Perhaps because they are paying for it.

"Our average portion of fish is 13 ounces, and people finish it," said Alan Stillman, whose company, New York Restaurant Group, owns restaurants like Smith & Wollensky, the Manhattan Ocean Club and the Park Avenue Cafe that are known for large portions. The portions are big, he said, because customers demand them. "Restaurants serving minute portions have gone out of business," he said.

Indeed, the idea of providing lots of hearty food for the money, like the mountain of pasta, the Falstaffian lamb shank or the footlong hot dog, reflects a swing away from the artful little rosette of food in a sheer pool of sauce that typified nouvelle cuisine of the 1980s.

The only legacy of nouvelle cuisine is the oversize dinner plate. But now it comes piled to the edge with food. In some restaurants, it takes a salvage vessel to recover a fork that accidentally slips into the bowl of fish stew. There are tables set with wine glasses that are large enough to hold half a bottle.

Charles Palmer, the owner of Aureole, on East 61st Street, said he had received some complaints that his portions were too large. "But when the plates come back to the kitchen they are usually clean, and people go on to order dessert," he said. "If people come to a restaurant like Aureole they should get a substantial portion and not feel they have to go out for a slice of pizza afterwards."

Martha Rose Shulman, a cookbook author whose most recent book is Provencal Light (Bantam Books, 1994), recently returned to America after living in France for 12 years.
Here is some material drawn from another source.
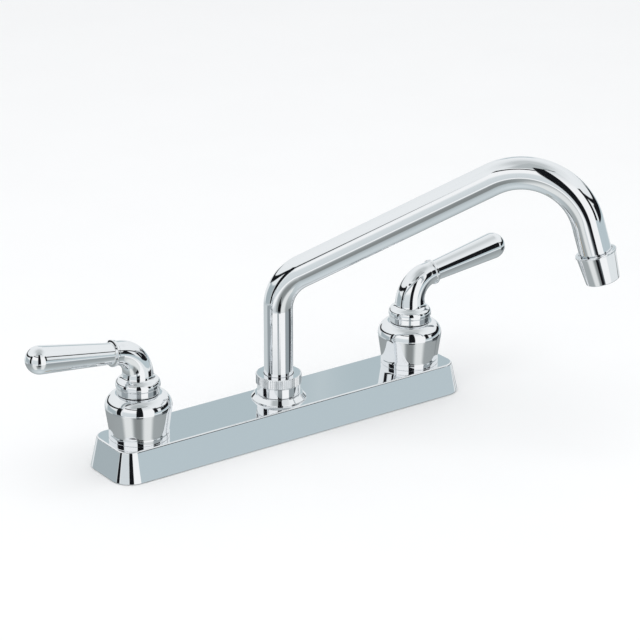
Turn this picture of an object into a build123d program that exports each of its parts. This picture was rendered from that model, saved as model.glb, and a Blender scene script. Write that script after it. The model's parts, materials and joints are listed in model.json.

She was appalled at the portions served in restaurants here. "If customers don't feel they're getting more than they can eat they think they're being cheated," she said. "In Europe, people have a sense of satisfaction with good food and they don't need to overeat."

Lisa Young, a nutritionist who has run weight-loss programs and is now a doctoral candidate at New York University, is writing her dissertation on portion size. Many serving sizes on the government's food pyramid are "like cocktail servings," she said, but added that in real life, everything from bagels to restaurant main dishes is getting larger. On the pyramid, a serving of meat is two or three ounces, a serving of cereal, a half-cup. "Those are airline portions," she said. "Nobody eats like that."

The baked potato really gets her going. "The consumer brochure about the food pyramid shows what looks like a normal baked potato and lists it at 120 calories," she said. "Do you know the size of a potato that has 120 calories? It's about 3 ounces." Any self-respecting baking potato in the supermarket usually weighs 6 to 8 ounces.

The Morton's of Chicago steakhouse chain prides itself on serving one-pound potatoes. Add a dinner roll or two, and a single meal contains the food pyramid's recommended carbohydrates for an entire day. The typical steak in these restaurants provides the meat ration for a week.

And often, when served food like this, customers finish it. It's what Young calls the See-Food Diet _ "You see it, so you eat it."

But is this really new? Isn't the heaping farmhouse portion as American as Norman Rockwell? Yes, but in the past, life was less sedentary and those calories were burned off. "I grew up in Tennessee in the 1950s," said Morris, the nutrition counselor in Winnipeg. "My mother never cooked anything without adding bacon grease, but we were lean and mean. We had to push our lawn mowers across the lawn in those days."

Television also takes its toll, especially since commercial breaks bombard the viewer with messages about food and drink and serve as excuses to raid the refrigerator.

And Americans today eat out more than in the past, with restaurant portions larger than ever. In 1993, the percentage of food dollars spent on food prepared outside the home reached an all-time high of 43.1 percent, according to the National Restaurant Association, compared with 25 percent in 1955.

It is obvious from government statistics that despite the barrage of nutrition information, Americans are overeating. And though the array of low-fat and fat-free foods grows by the day, they continue to gain weight.

"People haven't a clue about how much they're eating," said Marion Nestle, the chairwoman of the department of nutrition at New York University. "Even many nutritionists can't tell what a portion is any more. But now everybody is starting to think about it. Calories do matter."